A few months ago I felt like the world around me was caving in.
I tried counting my blessings. I tried just powering through everything.
The truth is I didn’t really have anything to complain about other than the sheer amount of work I was doing. No one in the family was ill. Nothing catastrophic was happening.
In my head though I wasn’t keeping up. My mind and body were in shut down mode. I didn’t want to do anything. I was ready to quit everything and start from scratch.
With another semester until hubby’s graduation, quitting was impossible.
Then I heard this…
Oh! Through ALL things. ALL things.
I was still very happy being a wife and a mom. I simply wasn’t happy with the amount of work I had to do.
Then I did the unthinkable.
I volunteered my time. Time I already felt I didn’t have.
Volunteering. Giving time away.
With money tighter than ever (like when we were newlyweds and broker than broke), it seemed almost silly. I could be using that time to work more hours, clean my house more, relax even.
The co-founder of the organization was overwhelmed when I met her. A large group of us showed precisely when she needed us. She had a lot of promises from a lot of people.
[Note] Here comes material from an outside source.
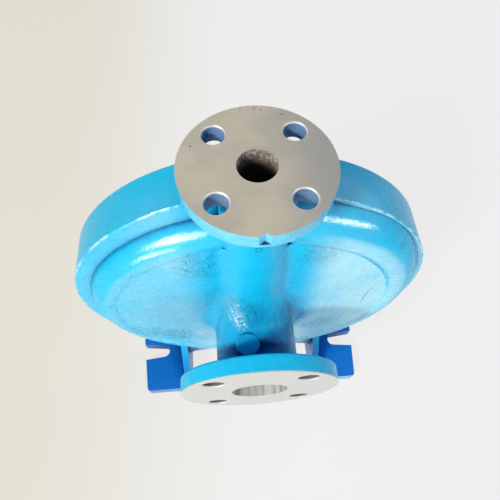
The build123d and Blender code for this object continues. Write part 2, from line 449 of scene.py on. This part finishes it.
def discharge_zones(tree, at):
    """Masks of the discharge flange, its holes, its bore and the way on into the scroll."""
    x, y, z = at["x"], at["y"], at["z"]
    from_hole = bolt_hole_distance(tree, x, y, discharge_bolt_offset)
    flange_foot = discharge_top - discharge_flange_thickness
    from_bend = length2(
        tree, calc(tree, "SUBTRACT", x, nozzle_bend_radius), calc(tree, "SUBTRACT", z, nozzle_bend_height)
    )
    off_way = length2(tree, calc(tree, "SUBTRACT", from_bend, nozzle_bend_radius), y)
    return {
        "discharge_face": above(tree, z, discharge_top - skin),
        "discharge_rim": above(tree, z, flange_foot - skin),
        "discharge_hole_edge": both(
            tree,
            below(tree, from_hole, discharge_bolt_hole_radius + discharge_hole_chamfer + skin),
            above(tree, z, discharge_top - discharge_hole_chamfer - skin),
        ),
        "discharge_hole": both(
            tree,
            below(tree, from_hole, discharge_bolt_hole_radius + skin),
            above(tree, z, flange_foot - skin),
            below(tree, z, discharge_top - discharge_hole_chamfer),
        ),
        "discharge_bore": both(
            tree,
            below(tree, length2(tree, x, y), discharge_bore_radius + skin),
            above(tree, z, discharge_bore_foot),
            below(tree, z, discharge_top - skin),
        ),
        "nozzle_way": both(
            tree,
            below(tree, off_way, nozzle_way_limit),
            below(tree, z, nozzle_bend_height + skin),
            below(tree, x, nozzle_bend_radius),
        ),
    }


def suction_zones(tree, at):
    """Masks of the suction face, its holes and its bore."""
    y = at["y"]
    from_hole = bolt_hole_distance(tree, at["x"], at["rise"], suction_bolt_offset)
    return {
        "suction_face": below(tree, y, suction_front + suction_bare_depth),
        "suction_hole": both(
            tree,
            below(tree, from_hole, suction_bolt_hole_radius + skin),
            below(tree, y, suction_front + suction_flange_thickness + skin),
            above(tree, y, suction_front + suction_bare_depth),
        ),
        "suction_bore": both(
            tree,
            below(tree, at["from_shaft"], suction_bore_radius + skin),
            below(tree, y, suction_bore_limit),
        ),
    }


def rear_zones(tree, at):
    """Masks of the cast impeller room, and of the rear seats, stud holes and undersides of the feet."""
    y, from_shaft = at["y"], at["from_shaft"]
    wall_lean = scaled(tree, calc(tree, "SUBTRACT", from_shaft, neck_radius), dish_slope)
    behind_wall = above(tree, calc(tree, "SUBTRACT", y, wall_lean), wall_middle - dish_front_depth)
    inside = both(tree, below(tree, from_shaft, register_radius + 2 * skin), behind_wall)
    return {
        "wet_room": both(tree, inside, below(tree, y, cover_seat - skin)),
        "rear_seats": either(
            tree,
            both(tree, inside, above(tree, y, cover_seat - skin)),
            both(tree, above(tree, y, rim_back - skin), below(tree, from_shaft, rim_radius)),
            both(
                tree,
                above(tree, y, rim_back - stud_hole_depth - skin),
                above(tree, from_shaft, stud_circle_radius - stud_hole_radius - skin),
                below(tree, from_shaft, stud_circle_radius + stud_hole_radius + skin),
            ),
            below(tree, at["z"], skin),
        ),
    }


def painted_zones(tree, at):
    """Masks of the dished front wall and of the rim's front edge."""
    y, from_shaft = at["y"], at["from_shaft"]
    return {
        "front_wall": both(
            tree, below(tree, y, rim_front), ramp(tree, from_shaft, neck_radius, neck_radius + wrinkle_reach)
        ),
        "rim_edge": both(
            tree,
            above(tree, from_shaft, rim_radius - rim_edge_round),
            below(tree, from_shaft, rim_radius + skin),
            above(tree, y, rim_front - skin),
            below(tree, y, rim_front + rim_edge_round),
        ),
    }


def surface_zones(tree, point):
    """Coordinates and all masks of the casing, by place alone."""
    at = surface_places(tree, point)
    return {
        **at,
        **discharge_zones(tree, at),
        **suction_zones(tree, at),
        **rear_zones(tree, at),
        **painted_zones(tree, at),
    }


def paint_patterns(tree, point):
    """Patterns that the relief, the marks, the painted fold shade and the roughness of the paint share."""
    wrinkled = either(
        tree, *(near_place(tree, point, place, wrinkle_reach / 3, wrinkle_reach) for place in wrinkle_places)
    )
    run = squeezed(tree, point, crease_run, crease_squeeze_share)
    return {
        "peel": noise(tree, point, *peel_pattern),
        "creases": noise(tree, run, *crease_pattern),
        "wrinkled": wrinkled,
    }


def paint_normals(tree, point, zones, patterns):
    """Normal of the paint, and a finer one for the coat, which breaks up what it mirrors."""
    grain = noise(tree, point, *grain_pattern)
    dents = noise(tree, point, *dent_pattern)
    swell = noise(tree, point, *swell_pattern)
    patch = ramp(tree, noise(tree, point, *peel_patch_pattern), *peel_patch_step)
    peel = both(tree, patterns["peel"], patch)
    cast = calc(tree, "ADD", scaled(tree, grain, grain_share), scaled(tree, peel, peel_share))
    creased = both(tree, patterns["creases"], patterns["wrinkled"])
    normal = bump(tree, swell, swell_depth)
    normal = bump(tree, both(tree, dents, zones["front_wall"]), dent_depth, normal)
    normal = bump(tree, creased, crease_depth, normal)
    normal = bump(tree, cast, grain_depth, normal)
    coat_normal = bump(tree, creased, coat_crease_depth)
    coat_normal = bump(tree, cast, coat_grain_depth, coat_normal)
    return normal, coat_normal


def marks_and_fold_shade(tree, point, patterns):
    """Mask of the scratch and the ring marks, and of painted shade in the folds of wrinkled paint."""
    marks = [
        near_line(tree, point, start, end, scratch_width)
        for start, end in zip(scratch_route, scratch_route[1:])
    ]
    for place in ring_marks:
        away = vector_calc(tree, "DISTANCE", "Value", point, place)
        off_ring = calc(tree, "ABSOLUTE", calc(tree, "SUBTRACT", away, ring_radius))
        marks.append(ramp(tree, off_ring, ring_width / 2, ring_width, 1.0, 0.0))
    # Painted shade along the folds of wrinkled paint
    off_fold = calc(tree, "ABSOLUTE", calc(tree, "SUBTRACT", patterns["creases"], fold_middle))
    marks.append(both(tree, patterns["wrinkled"], ramp(tree, off_fold, *fold_shade_step)))
    return either(tree, *marks)


def painted_reflection(tree, point, zones):
    """Mask of the painted reflection: a pale sheen on the walls and the flange rim that face forward,
    stronger to the right and in patches.
    """
    facing = split_vector(tree, tree.nodes.new("ShaderNodeNewGeometry").outputs["Normal"])[1]
    from_column = length2(tree, zones["x"], calc(tree, "MINIMUM", zones["rise"], 0.0))
    wall = both(
        tree,
        ramp(tree, facing, *facing_step),
        below(tree, zones["y"], rim_front + skin),
        ramp(tree, from_column, *neck_clear_step),
    )
    flange = both(tree, zones["discharge_rim"], ramp(tree, facing, *flange_facing_step))
    return both(
        tree,
        either(tree, wall, flange),
        ramp(tree, zones["x"], *reflection_across_step),
        ramp(tree, zones["from_shaft"], *reflection_outward_step),
        ramp(tree, noise(tree, point, *reflection_pattern), *reflection_patch_step),
    )


def paint_color(tree, point, zones, patterns, corner):
    """Colour of the paint: painted shade near the feet, in corners and in folds, a painted reflection on
    forward walls, a painted highlight on the rim edge, random darker clouds and marks.
    """
    # Painted shade: the paint turns to its shaded copy near the feet and where the surface lies enclosed,
    # and to its lit copy in the open
    raised = ramp(tree, zones["z"], *foot_shade_step)
    free = both(tree, raised, ramp(tree, openness(tree, open_reach), *open_shade_step))
    cloud = ramp(tree, noise(tree, point, *cloud_pattern), *cloud_step)
    # Painted highlight along the rim's front edge, broken up by noise
    edge_highlight = both(tree, zones["rim_edge"], ramp(tree, noise(tree, point, *edge_highlight_pattern), *edge_highlight_step))
    color = mix(tree, free, paint_deep_and_shaded, paint_lit)
    # Painted shade in tight corners, near black
    color = mix(tree, corner, color, paint_shade)
    color = mix(tree, cloud, color, paint_deep_and_shaded)
    # Painted reflection: pale sheen on the walls that face forward
    color = mix(tree, painted_reflection(tree, point, zones), color, painted_sheen)
    # Painted highlight on the rim edge
    color = mix(tree, scaled(tree, edge_highlight, edge_highlight_share), color, painted_sheen)
    # Marks, and painted shade in the folds
    return mix(tree, scaled(tree, marks_and_fold_shade(tree, point, patterns), mark_and_fold_shade_share), color, paint_mark_and_fold_shade)


def painted_finish(tree, point, zones):
    """Enamel over rough cast skin, with a strong coat where it lies thick and none in tight corners."""
    patterns = paint_patterns(tree, point)
    normal, coat_normal = paint_normals(tree, point, zones, patterns)
    # Tight corners: painted shade in the colour, and no gloss
    corner = ramp(tree, openness(tree, corner_reach), *corner_step)
    color = paint_color(tree, point, zones, patterns, corner)
    roughness = ramp(tree, patterns["peel"], *paint_roughness_step)
    thin = shader(tree, color, 0.0, roughness, normal, thin_gloss, coat_normal)
    thick = shader(tree, color, 0.0, roughness, normal, thick_gloss, coat_normal)
    dull = shader(tree, color, 0.0, roughness, normal, no_gloss)
    shining = either(
        tree, *(near_place(tree, point, place, reach / 2, reach) for place, reach in thick_paint)
    )
    return mix_shaders(tree, corner, mix_shaders(tree, shining, thin, thick), dull)


def cast_color(tree, point, zones):
    """Colour of the cast water ways: near black inside as painted shade, lighter and speckled near the
    discharge mouth.
    """
    depth = calc(tree, "SUBTRACT", discharge_top, zones["z"])
    speckle = ramp(tree, noise(tree, point, *speckle_pattern), *speckle_step)
    # Painted shade: the speckled cast colour near the mouth turns to near black deeper inside
    speckled = both(tree, ramp(tree, speckle, *speckle_share_step), ramp(tree, depth, *mouth_shade_step))
    color = mix(tree, speckled, cast_inner_shade, cast_tan)
    return mix(tree, zones["wet_room"], color, cast_room)


def bare_color(tree, point, zones, cast_way):
    """Colour of the machined faces, the bores, the holes and the small pits."""
    stained = ramp(tree, noise(tree, point, *stain_pattern), *stain_step)
    color = mix(tree, stained, face_tan, face_tan_worn)
    color = mix(tree, ramp(tree, zones["x"], *grey_side_step), color, face_grey)
    bright = either(tree, zones["suction_face"], zones["suction_bore"], zones["discharge_hole_edge"])
    color = mix(tree, bright, color, face_bright)

    along_bore = join_vector(tree, zones["x"], scaled(tree, zones["y"], streak_length_share), zones["z"])
    streaks = ramp(tree, noise(tree, along_bore, *streak_pattern), *streak_step)
    color = mix(tree, both(tree, zones["suction_bore"], streaks), color, bore_streak)
    color = mix(tree, cast_way, color, cast_color(tree, point, zones))
    color = mix(tree, zones["discharge_hole"], color, hole_blue)
    color = mix(tree, zones["suction_hole"], color, hole_grey)

    pits = [(x, y, discharge_top) for x, y in face_pits]
    pits.append(suction_face_dot)
    pitted = either(tree, *(near_place(tree, point, pit, pit_radius, 2 * pit_radius) for pit in pits))
    return mix(tree, pitted, color, pit_dark)


def bare_finish(tree, point, zones):
    """Bare metal: turned faces, dull walls of the holes and the cast water ways."""
    cast_way = either(tree, zones["discharge_bore"], zones["nozzle_way"], zones["wet_room"])
    color = bare_color(tree, point, zones, cast_way)
    dull = either(tree, cast_way, zones["discharge_hole"], zones["suction_hole"])
    roughness = calc(tree, "ADD", metal_roughness, scaled(tree, dull, dull_roughness_rise))
    normal = bump(tree, noise(tree, point, *metal_pattern), metal_depth)
    normal = bump(tree, both(tree, dull, noise(tree, point, *speckle_pattern)), cast_depth, normal)
    return shader(tree, color, metal_share, roughness, normal, metal_gloss)


def casting_material():
    """Paint on the cast skin, and bare metal on the machined faces, in the holes and in the bores."""
    material, tree, output = new_material("casing_finish")
    point = tree.nodes.new("ShaderNodeTexCoord").outputs["Object"]
    zones = surface_zones(tree, point)
    bare_zones = (
        "discharge_face",
        "discharge_hole_edge",
        "discharge_hole",
        "discharge_bore",
        "nozzle_way",
        "suction_face",
        "suction_hole",
        "suction_bore",
        "wet_room",
        "rear_seats",
    )
    bare = either(tree, *(zones[name] for name in bare_zones))
    paint = painted_finish(tree, point, zones)
    metal = bare_finish(tree, point, zones)
    put(tree, output.inputs["Surface"], mix_shaders(tree, bare, paint, metal))
    return material


def seen_ray(tree):
    """Mask of the rays from the camera and of those that make reflections."""
    path = tree.nodes.new("ShaderNodeLightPath").outputs
    return either(tree, path["Is Camera Ray"], path["Is Glossy Ray"], path["Is Transmission Ray"])


def floor_material():
    """Pale floor that shows near its own colour to the camera and in reflections, and keeps the shadow."""
    material, tree, output = new_material("floor_finish")
    x = split_vector(tree, tree.nodes.new("ShaderNodeTexCoord").outputs["Object"])[0]
    # Painted light: the floor turns darker and warmer to the left
    color = mix(tree, ramp(tree, x, *floor_step), floor_left, floor_right)
    diffuse = tree.nodes.new("ShaderNodeBsdfDiffuse")
    put(tree, diffuse.inputs["Color"], color)
    glow = tree.nodes.new("ShaderNodeEmission")
    put(tree, glow.inputs["Color"], color)
    glow_share = scaled(tree, seen_ray(tree), floor_glow_share)
    surface = mix_shaders(tree, glow_share, diffuse.outputs[0], glow.outputs[0])
    put(tree, output.inputs["Surface"], surface)
    return material


def add_floor():
    """Square floor just under the feet."""
    mesh = bpy.data.meshes.new("floor")
    turns = ((-1, -1), (1, -1), (1, 1), (-1, 1))
    corners = [(x * floor_half, y * floor_half, 0) for x, y in turns]
    mesh.from_pydata(corners, [], [(0, 1, 2, 3)])
    floor = bpy.data.objects.new("floor", mesh)
    floor.location.z = cad_low.z - floor_gap
    floor.data.materials.append(floor_material())
    bpy.context.scene.collection.objects.link(floor)


def add_lamp(name, azimuth, elevation, distance, width, height, watts, color, glossy=True, diffuse=True):
    """Area lamp that looks at the casing, placed by its direction seen from the front."""
    turn, rise = radians(azimuth), radians(elevation)
    away = Vector((sin(turn) * cos(rise), -cos(turn) * cos(rise), sin(rise)))
    lamp = bpy.data.lights.new(name, "AREA")
    lamp.shape = "RECTANGLE"
    lamp.size, lamp.size_y = width, height
    lamp.energy = watts
    lamp.color = color
    item = bpy.data.objects.new(name, lamp)
    item.location = lamp_target + away * distance
    item.rotation_euler = (-away).to_track_quat("-Z", "Y").to_euler()
    item.visible_glossy = glossy
    item.visible_diffuse = diffuse
    item.visible_camera = False
    bpy.context.scene.collection.objects.link(item)


def add_world():
    """Weak bluish light from all sides, and a pale wall to the camera and in reflections."""
    world = bpy.data.worlds.new("studio")
    world.use_nodes = True
    tree = world.node_tree
    sky = tree.nodes["Background"]
    put(tree, sky.inputs["Color"], sky_light)
    put(tree, sky.inputs["Strength"], sky_strength)
    wall = tree.nodes.new("ShaderNodeBackground")
    put(tree, wall.inputs["Color"], floor_right)
    put(tree, wall.inputs["Strength"], wall_strength)
    surface = mix_shaders(tree, seen_ray(tree), sky.outputs[0], wall.outputs[0])
    put(tree, tree.nodes["World Output"].inputs["Surface"], surface)
    bpy.context.scene.world = world


def add_camera():
    """Camera that looks down on the casing from the suction side."""
    camera = bpy.data.cameras.new("camera")
    camera.sensor_width = sensor_width_mm
    camera.lens = focal_length_px / image_width_px * sensor_width_mm
    camera.clip_start = camera_near
    item = bpy.data.objects.new("camera", camera)
    item.location = camera_place
    item.rotation_euler = Euler([radians(angle) for angle in camera_turn_deg])
    bpy.context.scene.collection.objects.link(item)
    bpy.context.scene.camera = item


for material_slot in casing.material_slots:
    material_slot.material = casting_material()

add_floor()
add_world()
for row in lighting_lamps:
    add_lamp(*row, glossy=False)
for row in mirrored_lamps:
    add_lamp(*row, diffuse=False)
add_camera()
bpy.context.scene.view_settings.view_transform = "Standard"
People I went though orientation with that fell off the face of the planet shortly after the meeting.
I’m not saying that volunteering solved my grumpiness but it certainly did put things in perspective.
I was needed and it wasn’t ‘work.’ Well, I was still working but somehow it didn’t feel like work. It felt like serving. It was serving. It was an example to my kids that it’s not always about the money. I’ve explained to the oldest and even had him help out.
I feel I was led there. I had thought about it for a few years and at a time when I thought I couldn’t handle another plate in the air…it all came together flawlessly.
I started doing something new that I’m very passionate about at a time when I already felt overwhelmed.
He can do amazing things. By listening and doing as I was led, He filled my life in a new and amazing way!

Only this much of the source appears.